Mentre Mario Draghi si avvia verso gli ultimi due anni di mandato, occorre dire che i toni e la misura che lo hanno contraddistinto nella sua attività alla guida della Banca Centrale Europea, lo accompagneranno anche nella nuova fase particolarmente delicata: la riduzione graduale delle misure non convenzionali di quantitative easing (QE) a partire dal gennaio 2018, che caratterizzeranno tutto il prossimo anno.
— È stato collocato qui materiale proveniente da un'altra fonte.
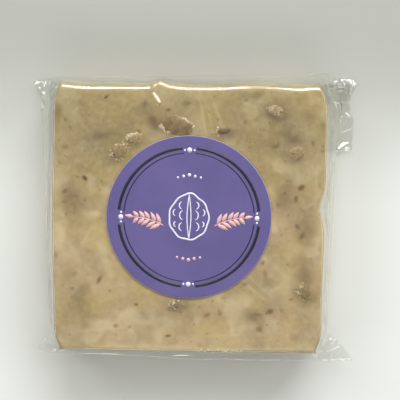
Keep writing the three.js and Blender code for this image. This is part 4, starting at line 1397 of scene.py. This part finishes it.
def add_camera():
    """A camera at the photograph's viewing angle, looking down on the face."""
    data = bpy.data.cameras.new("view")
    data.sensor_fit = "HORIZONTAL"
    data.lens = data.sensor_width * FOCAL_PIXELS / PHOTO_SIZE
    data.clip_start, data.clip_end = 0.01, 20
    camera = bpy.data.objects.new("view", data)
    tilt, roll = math.radians(VIEW_TILT), math.radians(VIEW_ROLL)
    back = Vector((0, math.sin(tilt), math.cos(tilt)))
    level = Vector((1, 0, 0))
    rise = back.cross(level)
    right = level * math.cos(roll) + rise * math.sin(roll)
    up = rise * math.cos(roll) - level * math.sin(roll)
    place = Vector(AIM) * MM + back * (FOCAL_PIXELS * FACE_SCALE * MM)
    camera.matrix_world = Matrix((right, up, back)).transposed().to_4x4()
    camera.location = place
    bpy.context.scene.collection.objects.link(camera)
    bpy.context.scene.camera = camera


def add_light(name, place, size, power, colour):
    """A rectangular soft light aimed at the pack."""
    data = bpy.data.lights.new(name, "AREA")
    data.shape = "RECTANGLE"
    data.size, data.size_y = size
    data.energy = power
    data.color = colour
    light = bpy.data.objects.new(name, data)
    light.location = place
    light.rotation_euler = (-Vector(place)).to_track_quat("-Z", "Y").to_euler()
    bpy.context.scene.collection.objects.link(light)


def add_stage():
    """The ground, the lights and the sky's even light."""
    mesh = bpy.data.meshes.new("ground")
    corners = [(x * GROUND_REACH, y * GROUND_REACH, GROUND_Z)
               for x, y in ((-1, -1), (1, -1), (1, 1), (-1, 1))]
    mesh.from_pydata(corners, [], [(0, 1, 2, 3)])
    mesh.materials.append(floor_material())
    ground = bpy.data.objects.new("ground", mesh)
    bpy.context.scene.collection.objects.link(ground)
    for light in LIGHTS:
        add_light(*light)
    world = bpy.data.worlds.new("even_sky")
    world.use_nodes = True
    tree = world.node_tree
    place = tree.nodes.new("ShaderNodeTexCoord").outputs["Generated"]
    height = tree.nodes.new("ShaderNodeSeparateXYZ")
    tree.links.new(place, height.inputs[0])
    rise = tree.nodes.new("ShaderNodeMapRange")
    rise.inputs[3].default_value, rise.inputs[4].default_value = HORIZON, ZENITH
    tree.links.new(height.outputs["Z"], rise.inputs[0])
    background = tree.nodes["Background"]
    background.inputs["Color"].default_value = SKY
    tree.links.new(rise.outputs[0], background.inputs["Strength"])
    bpy.context.scene.world = world
    bpy.context.scene.view_settings.view_transform = "Standard"


# ---- the scene --------------------------------------------------------------
add_stage()
add_camera()
add_film(film_material(), edge_material())
add_slab(fudge_material())
add_walnuts(walnut_material())
add_label(paper_material(), {
    "print_black": ink_material("black_ink", srgb(26, 26, 38), srgb(60, 56, 84)),
    "print_white": ink_material("white_ink", srgb(226, 224, 234), srgb(196, 190, 214)),
    "print_pink": ink_material("pink_ink", srgb(222, 172, 166), srgb(192, 150, 168)),
})
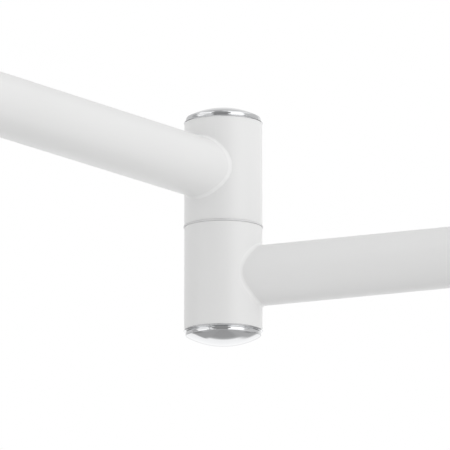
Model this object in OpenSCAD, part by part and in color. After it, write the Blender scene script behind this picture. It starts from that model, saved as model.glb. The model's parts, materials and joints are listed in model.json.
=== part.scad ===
// Arc floor lamp: a weighted round base, a sectional pole whose top bends over into
// an inner arm, a two-barrel swivel elbow, and an outer arm that carries a tilting
// dome shade. Millimetres, +Z up, origin at the centre of the base's underside.
// The inner arm runs from the pole towards -X.

/* [Elbow] */
// Outside diameter of the two swivel barrels
barrel_d = 45; // [42:1:52]
// Height of each barrel
barrel_h = 60; // [56:1:80]
// Thickness of the washer that shows between the barrels
seam_t = 1.2; // [0.8:0.1:2]
// Height of the seam between the barrels above the floor
seam_z = 1900; // [1700:10:2100]
// Angle by which the outer arm is turned from straight ahead, at rest
elbow_rest = 61.7; // [0:0.1:90]
// Turn that the stop allows to each side of straight ahead
elbow_travel = 150; // [90:5:150]

/* [Tubes] */
// Outside diameter of the pole and both arms
tube_d = 35; // [30:1:36]
// Wall thickness of the pole and both arms
tube_wall = 1.5; // [1.2:0.1:2]
// Slope at which both arms rise away from the elbow
arm_rise = 3; // [0:0.5:6]
// Horizontal distance from the pole's axis to the elbow's axis
inner_reach = 560; // [460:10:620]
// Centreline radius of the bend at the top of the pole
pole_bend_r = 300; // [200:10:340]
// Horizontal distance from the elbow's axis to the shade's axis
outer_reach = 560; // [460:10:620]
// Centreline radius of the bend above the shade
arm_bend_r = 220; // [150:10:260]
// Straight length of tube below that bend
drop_l = 45; // [35:5:120]

/* [Pole] */
// Height at which the bent top section joins the pole
arc_joint_z = 1300; // [1100:10:1400]
// Length of the spigots that join the pole sections
coupler_l = 90; // [60:5:140]

/* [Base] */
// Outside diameter of the base cover
base_d = 384; // [340:2:420]
// Height of the base's top face
base_h = 31.5; // [31.5:0.5:40]
// Sheet thickness of the base cover
cover_t = 1.5; // [1:0.5:2]
// Thickness of the pad under the base
pad_t = 3; // [2:0.5:4]

/* [Shade] */
// Outside radius of the sphere that the dome is part of
dome_r = 196; // [170:2:220]
// Depth of the dome from its top to its rim
dome_depth = 150; // [110:5:165]
// Sheet thickness of the dome
dome_t = 1; // [0.8:0.1:2]
// Outside diameter of the chrome cup above the dome
cup_d = 58; // [52:1:66]
// Diameter of the globe bulb
bulb_d = 95; // [80:5:95]

/* [Hidden] */
$fn = 72;
fine_fn = 288;                            // for the large spheres

white = [0.93, 0.93, 0.93];
chrome = [0.78, 0.78, 0.80];
steel = [0.62, 0.63, 0.65];
iron = [0.25, 0.25, 0.26];
black = [0.08, 0.08, 0.08];
grey = [0.55, 0.55, 0.55];
nylon = [0.88, 0.87, 0.82];
brass = [0.80, 0.65, 0.30];
ceramic = [0.92, 0.90, 0.85];

metre = 1000;
eps = 1;                                  // how far a cutter runs past a face
fit_gap = 0.05;                           // radial gap of a running or sliding fit
tube_id = tube_d - 2 * tube_wall;
spigot_d = tube_id - 2 * fit_gap;
bend_turn = 90 + arm_rise;                // degrees that each bend turns through
flex_d = 6;                               // diameter of the internal flex

// Base
base_r = base_d / 2;
cover_shoulder = 10;
weight_r = base_r - 2.5;
weight_top = base_h - cover_t;
lid_r = 55;
lid_z = pad_t + 0.5;
lid_top = 6;
lid_screw_r = 50;
lid_pad_r = 45;
recess_r = 46;
recess_top = 22;
channel_w = 12;
inlet_z = 9;
inlet_bore = 7.4;
inlet_body_d = 11;
stud_d = 16;
stud_bore = 10;
stud_nut_t = 6;
stud_washer_t = 2;
stud_bottom = recess_top - stud_washer_t - stud_nut_t;
stud_top = base_h + 20.5;
foot_plug_h = 25;
block_w = 30;
block_d = 16;
block_y = 22;
block_z = 7;
clamp_x = 30;
clamp_w = 8;
clamp_z = 8.3;
clamp_hole_z = 13;
flex_entry_z = 9.3;                       // height of the flex where it leaves the terminal block
flex_entry_r = 8;
lower_joint_z = (base_h + arc_joint_z) / 2;

// Bend at the pole's top and the inner arm
cope_start = 8;                           // where an arm's tube starts, before it is coped
inner_axis_z = seam_z - seam_t / 2 - barrel_h / 2;
inner_straight = (inner_reach - pole_bend_r * (1 + sin(arm_rise))) / cos(arm_rise);
pole_bend_z = inner_axis_z + inner_straight * sin(arm_rise) - pole_bend_r * cos(arm_rise);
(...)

Qualche riferimento ufficiale è atteso già per il meeting di giovedì 7 settembre, nel quale tra l’altro vi potrà essere un accenno ufficiale sui dati di crescita economica trimestrali e maggiori dettagli sulle previsioni di inflazione, rispetto al target prefissato del 2%. Ma poi, soltanto in ottobre avremo davvero maggiori dettagli sulle misure di tapering, alle quali il mercato è già stato preparato nei mesi scorsi, senza però sottovalutare che Draghi manterrà una qualche discrezionalità sull’effettiva attuazione della riduzione degli acquisti sul mercato.
E se sui tassi di deposito qualche tensione minimale potrebbe già evidenziarsi a fine 2018, la strada per Draghi è in parte segnata grazie ai buoni dati sulla crescita europea unanimemente definiti (OCSE e FMI compresi), e in virtù di un sostanziale annullamento del rischio di deflazione.
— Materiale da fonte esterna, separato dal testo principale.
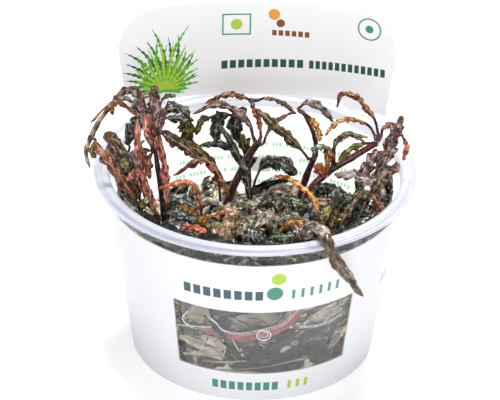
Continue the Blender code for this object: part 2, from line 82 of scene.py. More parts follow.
class Wire:
    """A value in a material's net. Sums on wires add Math or Vector Math nodes."""

    def __init__(self, tree, socket=None):
        self.tree = tree
        self.socket = socket

    def node(self, kind, settings=None, sockets=None, out=0):
        """Add a node: its settings first, then the values or links of its sockets; return one output."""
        made = self.tree.nodes.new(kind)
        for name, value in (settings or {}).items():
            if name == "stops":
                ramp = made.color_ramp
                while len(ramp.elements) < len(value):
                    ramp.elements.new(1.0)
                for element, (place, tint) in zip(ramp.elements, value):
                    element.position = place
                    element.color = (*tint, 1)
            else:
                setattr(made, name, value)
        for name, value in (sockets or {}).items():
            socket = made.inputs[name]
            if isinstance(value, Wire):
                self.tree.links.new(value.socket, socket)
            else:
                socket.default_value = value
        return Wire(self.tree, made.outputs[out])

    def sum(self, operation, first, second=None):
        """Add a Math node, or a Vector Math node where a vector takes part."""
        both = [value for value in (first, second) if value is not None]
        if any(isinstance(value, Wire) and value.socket.type == "VECTOR" for value in both):
            if operation == "MULTIPLY" and not isinstance(second, (Wire, tuple)):
                return self.node("ShaderNodeVectorMath", {"operation": "SCALE"}, {0: first, "Scale": second})
            return self.node("ShaderNodeVectorMath", {"operation": operation}, dict(enumerate(both)))
        return self.node("ShaderNodeMath", {"operation": operation}, dict(enumerate(both)))

    def __add__(self, other):
        return self.sum("ADD", self, other)

    __radd__ = __add__

    def __sub__(self, other):
        return self.sum("SUBTRACT", self, other)

    def __rsub__(self, other):
        return self.sum("SUBTRACT", other, self)

    def __mul__(self, other):
        return self.sum("MULTIPLY", self, other)

    __rmul__ = __mul__

    def __truediv__(self, other):
        return self.sum("DIVIDE", self, other)

    def __pow__(self, other):
        return self.sum("POWER", self, other)

    def __mod__(self, other):
        return self.sum("FLOORED_MODULO", self, other)

    def __lt__(self, other):
        return self.sum("LESS_THAN", self, other)

    def __gt__(self, other):
        return self.sum("GREATER_THAN", self, other)

    def __abs__(self):
        return self.sum("ABSOLUTE", self)

    def mix(self, first, second):
        """Blend two colours; this wire is the share of the second one."""
        settings = {"data_type": "RGBA", "clamp_factor": True}
        return self.node("ShaderNodeMix", settings, {0: self, 6: colour(first), 7: colour(second)}, out=2)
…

La fase attuale di rafforzamento dell’euro resta l’unico punto dolente di questo quadro strategico perché potrebbe avere un impatto sulla consistenza e i benefici effetti del trend in crescita del PIL europeo ed anche sul raggiungimento effettivo del target atteso.
Certamente il trend sull'euro è correlato non solo alle dinamiche antagoniste del dollaro Usa, che riflettono le difficoltà dell'Amministrazione Trump, ma è anche esasperato dalla variabile geopolitica che sta dominando le dinamiche valutarie a livello globale.